印象に残っているのは、プロジェクトマネージャーとして担当していたプロジェクトの一つで、3回もプロジェクトが延期/中断になったことがあって。それがすごく大変でしたね。

ー3回も!どんな状態だったんでしょうか?

システムを入れることに対して、クライアント企業の内部で反対や違和感の声があったようです。

直接やりとりしていた窓口の方とは良好な関係でした。ですが、社内の声にフタをしてプロジェクトを進めていたので、それが突如停止という形で現れていたんだと思います。

いくら論理的に組み立てて進めても、感情でブレーキがかかってしまうことがある。たとえそのロジックが正しかったとしても、です。

人間関係から生じた問題に直面したことで、人間は感情の生き物なんだということを肌身で感じました。

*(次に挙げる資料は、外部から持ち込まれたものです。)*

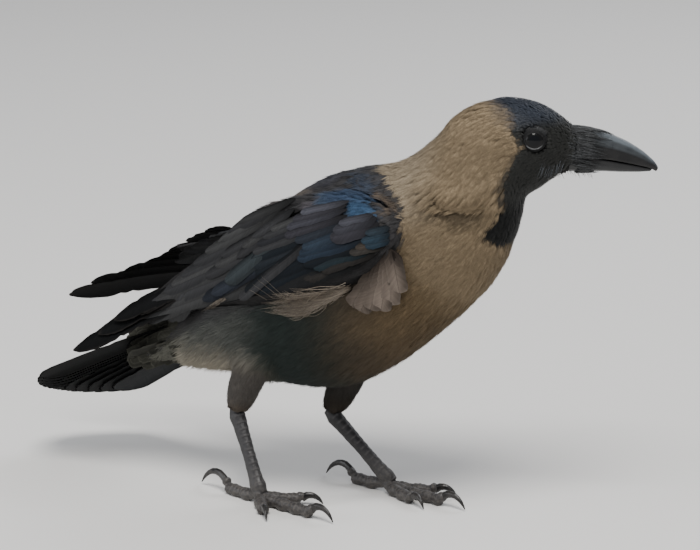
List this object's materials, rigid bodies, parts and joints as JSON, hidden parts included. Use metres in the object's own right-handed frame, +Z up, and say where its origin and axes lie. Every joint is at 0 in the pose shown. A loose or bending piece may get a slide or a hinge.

ービジネスにおいても、一番大事なのはそれを動かしている人、ということですね。その後、加藤さんの中で何か変化はありましたか?

3年目の、その頃から転職を考え始めました。

ですが、当時の自分は何も成し遂げていない感覚があって。

まだ転職を決意できなかったので、手に職をつけてから進もうと思いました。

自分の原点であった「人と組織を良くしたい」という思いに立ち返って、自分自身が人を変えられるようなスキルを手に入れたいと感じました。

そこで、世界青年の船で出会ったプロコーチと同じ「CTI(Co-Active training institute)」という学校に通い、コーチングの資格を取得しました。

ー転職の準備を始められたんですね!取得後はどんなことをされていましたか?

コーチングは練習相手が必要なので、友達に声をかけて付き合ってもらおうと思いました。

ですが、みんなから断られてしまって。当時、コーチングがあまり知られていなかったので、怪しまれてしまったんですよね…。

思い切った自己投資をしてコーチングの学校に入学したものの、この先どうしよう、、と立ち止まってしまいました。